Do this: Go through the lines below. Copy those with "that".

● ● ● ● ●

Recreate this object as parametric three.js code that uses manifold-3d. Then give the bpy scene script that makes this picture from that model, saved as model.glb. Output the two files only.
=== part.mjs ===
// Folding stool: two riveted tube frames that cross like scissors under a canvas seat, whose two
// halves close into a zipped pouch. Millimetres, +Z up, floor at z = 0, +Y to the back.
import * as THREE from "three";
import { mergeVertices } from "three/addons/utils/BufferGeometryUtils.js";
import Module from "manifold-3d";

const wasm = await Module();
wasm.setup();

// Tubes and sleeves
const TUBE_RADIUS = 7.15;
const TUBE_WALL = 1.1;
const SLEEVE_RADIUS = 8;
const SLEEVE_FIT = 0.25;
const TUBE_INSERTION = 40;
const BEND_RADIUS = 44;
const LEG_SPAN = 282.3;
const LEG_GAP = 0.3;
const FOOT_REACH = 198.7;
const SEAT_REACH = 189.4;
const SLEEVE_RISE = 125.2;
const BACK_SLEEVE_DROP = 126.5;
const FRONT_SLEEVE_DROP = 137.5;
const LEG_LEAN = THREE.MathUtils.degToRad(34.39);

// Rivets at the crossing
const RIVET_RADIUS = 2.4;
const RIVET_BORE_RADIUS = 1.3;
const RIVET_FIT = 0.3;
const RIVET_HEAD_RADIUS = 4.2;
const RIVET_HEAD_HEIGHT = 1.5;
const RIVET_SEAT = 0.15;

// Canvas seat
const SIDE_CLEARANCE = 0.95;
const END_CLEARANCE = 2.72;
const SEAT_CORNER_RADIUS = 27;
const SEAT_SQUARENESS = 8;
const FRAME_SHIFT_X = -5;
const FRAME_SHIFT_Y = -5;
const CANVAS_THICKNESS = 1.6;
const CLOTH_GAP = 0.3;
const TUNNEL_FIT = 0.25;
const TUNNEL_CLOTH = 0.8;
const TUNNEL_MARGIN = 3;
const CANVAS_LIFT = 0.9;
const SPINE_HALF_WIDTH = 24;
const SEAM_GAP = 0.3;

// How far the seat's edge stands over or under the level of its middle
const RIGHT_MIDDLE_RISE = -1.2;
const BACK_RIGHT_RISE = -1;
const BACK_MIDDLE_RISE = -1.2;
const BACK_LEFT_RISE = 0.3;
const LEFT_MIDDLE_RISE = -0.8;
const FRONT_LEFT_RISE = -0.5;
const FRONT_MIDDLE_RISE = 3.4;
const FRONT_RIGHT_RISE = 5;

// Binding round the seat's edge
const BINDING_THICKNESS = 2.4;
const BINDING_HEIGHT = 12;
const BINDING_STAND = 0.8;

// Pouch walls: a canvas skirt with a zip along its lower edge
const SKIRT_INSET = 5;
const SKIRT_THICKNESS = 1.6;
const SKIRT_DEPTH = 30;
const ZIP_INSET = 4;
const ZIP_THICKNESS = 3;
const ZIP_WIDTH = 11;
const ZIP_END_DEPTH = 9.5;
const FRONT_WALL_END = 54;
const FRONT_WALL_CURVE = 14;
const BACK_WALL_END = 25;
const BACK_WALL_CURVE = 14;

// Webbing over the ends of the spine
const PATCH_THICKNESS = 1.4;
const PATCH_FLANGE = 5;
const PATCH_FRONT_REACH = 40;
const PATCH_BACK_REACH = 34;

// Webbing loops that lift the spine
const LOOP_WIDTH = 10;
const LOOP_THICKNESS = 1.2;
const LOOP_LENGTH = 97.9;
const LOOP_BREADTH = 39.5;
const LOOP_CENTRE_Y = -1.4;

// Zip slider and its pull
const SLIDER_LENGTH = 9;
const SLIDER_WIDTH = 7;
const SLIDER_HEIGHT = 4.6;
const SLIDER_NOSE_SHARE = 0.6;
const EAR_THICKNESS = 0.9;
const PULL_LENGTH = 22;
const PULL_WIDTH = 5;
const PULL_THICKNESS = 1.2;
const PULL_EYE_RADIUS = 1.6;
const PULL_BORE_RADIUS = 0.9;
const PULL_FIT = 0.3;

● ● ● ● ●

Task output:
Recreate this object as parametric three.js code that uses manifold-3d. Then give the bpy scene script that makes this picture from that model, saved as model.glb. Output the two files only.
// Folding stool: two riveted tube frames that cross like scissors under a canvas seat, whose two
// Webbing loops that lift the spine